Only the lines from the one containing "cord_tail();" down to the one containing "bpy.context.scene.collection.objects.link(empty)" should be printed, exactly as they stand, ends included.

* **Supplied data**
↓

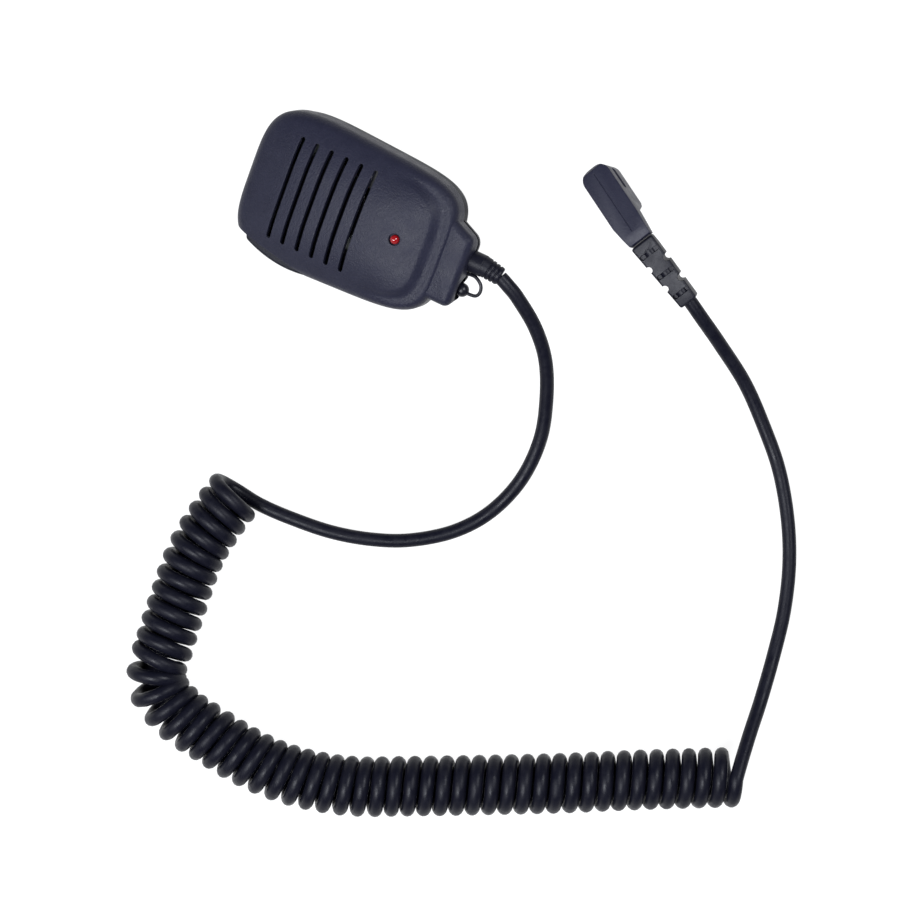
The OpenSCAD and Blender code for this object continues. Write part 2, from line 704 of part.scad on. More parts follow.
module plug_insulators() color("#111113") in_plug()
    for (p = [[large_y, large_pin], [small_y, small_pin]], z = [0.42, 0.68])
        translate([pin_x, p[0], -plug_h / 2]) {
            r = p[1][0] / 2;
            l = p[1][1];
            ring(r, r - 0.3, -l * (z + 0.06), -l * z);
        }

// The segmented relief: a tapering block, notched at the sides and slotted across above and below its core
module plug_strain_relief() color("#15161b") in_plug()
    translate([0.2, -plug_l / 2 - 0.4, plug_h / 2 - plug_thin / 2 - 0.5]) rotate(plug_relief_bend) {
        slots_y = [-4.3, -12.7, -20.8];
        difference() {
            intersection() {
                translate([0, 0, -10]) linear_extrude(20) polygon([[-4.3, 0], [4.3, 0],
                    [3.2, -plug_relief_l], [-3.2, -plug_relief_l]]);
                translate([-10, 0, 0]) rotate([90, 0, 90]) linear_extrude(20) polygon([[0, -1.4],
                    [0, 2], [-plug_relief_l, 2.8], [-plug_relief_l, -2.8], [-3, -2.4]]);
            }
            for (y = [-8.8, -16.8], side = [-1, 1])
                translate([side * (4.2 + 0.05 * y), y, -10]) cylinder(r = 1.2, h = 20);
            for (y = slots_y)
                translate([0, y, 0]) cube([6.4 + 0.08 * y, 1.5, 12], center = true);
        }
        translate([0, -3, 0]) rotate([90, 0, 0]) rod(2.2, 0, plug_relief_l - 4);
        for (y = slots_y) translate([0, y, 0]) cube([6.8 + 0.08 * y, 1.6, 2.6], center = true);
    }

front_shell();
rear_shell();
shell_gasket();
grille_cloth();
speaker_gasket();
speaker_frame();
speaker_magnet();
speaker_cone();
speaker_leads();
mic_boot();
mic_capsule();
mic_leads();
circuit_board();
board_parts();
board_screws();
led_lens();
led_legs();
ptt_switch();
ptt_plunger();
ptt_button();
ptt_pin();
earphone_jack();
jack_cap();
cap_tether();
case_screws();
clip_stud();
clip_washer();
clip_screw();
clip_base();
clip_jaw();
clip_pin();
clip_spring();
strain_relief();
cord_clamp();
clamp_screws();
cord_tail();
cord_cores();
head_cord();
coil_cord();
plug_cord();
plug_strain_relief();
plug_body();
plug_pin_large();
plug_pin_small();
plug_insulators();
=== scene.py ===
"""The looks of the hand microphone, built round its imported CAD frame. Lengths are millimetres,
except for the room's, and piece() turns them into metres."""

import json
import math
import random

import bmesh
import bpy
from mathutils import Euler, Matrix, Vector


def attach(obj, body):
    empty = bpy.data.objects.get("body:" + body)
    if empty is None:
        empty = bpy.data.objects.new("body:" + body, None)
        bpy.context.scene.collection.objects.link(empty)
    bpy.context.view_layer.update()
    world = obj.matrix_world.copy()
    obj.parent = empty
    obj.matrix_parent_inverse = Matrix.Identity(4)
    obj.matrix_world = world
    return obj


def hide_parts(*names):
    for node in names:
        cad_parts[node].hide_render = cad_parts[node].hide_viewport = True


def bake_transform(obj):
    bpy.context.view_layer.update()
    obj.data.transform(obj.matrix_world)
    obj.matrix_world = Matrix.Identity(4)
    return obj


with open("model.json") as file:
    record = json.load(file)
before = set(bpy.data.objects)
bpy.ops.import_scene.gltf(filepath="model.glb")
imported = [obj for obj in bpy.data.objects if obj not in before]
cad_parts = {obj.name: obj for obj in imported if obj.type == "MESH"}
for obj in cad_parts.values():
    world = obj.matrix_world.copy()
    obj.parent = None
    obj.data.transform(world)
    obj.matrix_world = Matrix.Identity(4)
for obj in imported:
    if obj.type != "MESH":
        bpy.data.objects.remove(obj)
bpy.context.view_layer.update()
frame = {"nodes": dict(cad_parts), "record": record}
nodes = frame["nodes"]
scene = bpy.context.scene
random.seed(7)

MM = 0.001
HEAD_AT, HEAD_TILT = (-0.1, 10, 23.3), (-16, -17, 0)
PLUG_AT, PLUG_TILT = (33, -71.9, 17.9), (-15, -19, -31.4)


def frame_of(at, tilt):
    """The place of a part that stands at a point in mm, turned about X, Y and Z by degrees."""
    turn = Euler([math.radians(a) for a in tilt], "XYZ").to_matrix().to_4x4()
    return Matrix.Translation(Vector(at)) @ turn


HEAD = frame_of(HEAD_AT, HEAD_TILT)
PLUG = frame_of(PLUG_AT, PLUG_TILT)

# ---------------------------------------------------------------- camera and room, in metres

RIGHT, UP = Vector((0.3616, -0.932, 0)), Vector((0.932, 0.3616, 0))
AIM = Vector((HEAD_AT[0] - 61.65, HEAD_AT[1] - 59.05, 0)) * MM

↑

* **Completed exercise**
cord_tail();
cord_cores();
head_cord();
coil_cord();
plug_cord();
plug_strain_relief();
plug_body();
plug_pin_large();
plug_pin_small();
plug_insulators();
=== scene.py ===
"""The looks of the hand microphone, built round its imported CAD frame. Lengths are millimetres,
except for the room's, and piece() turns them into metres."""

import json
import math
import random

import bmesh
import bpy
from mathutils import Euler, Matrix, Vector


def attach(obj, body):
    empty = bpy.data.objects.get("body:" + body)
    if empty is None:
        empty = bpy.data.objects.new("body:" + body, None)
        bpy.context.scene.collection.objects.link(empty)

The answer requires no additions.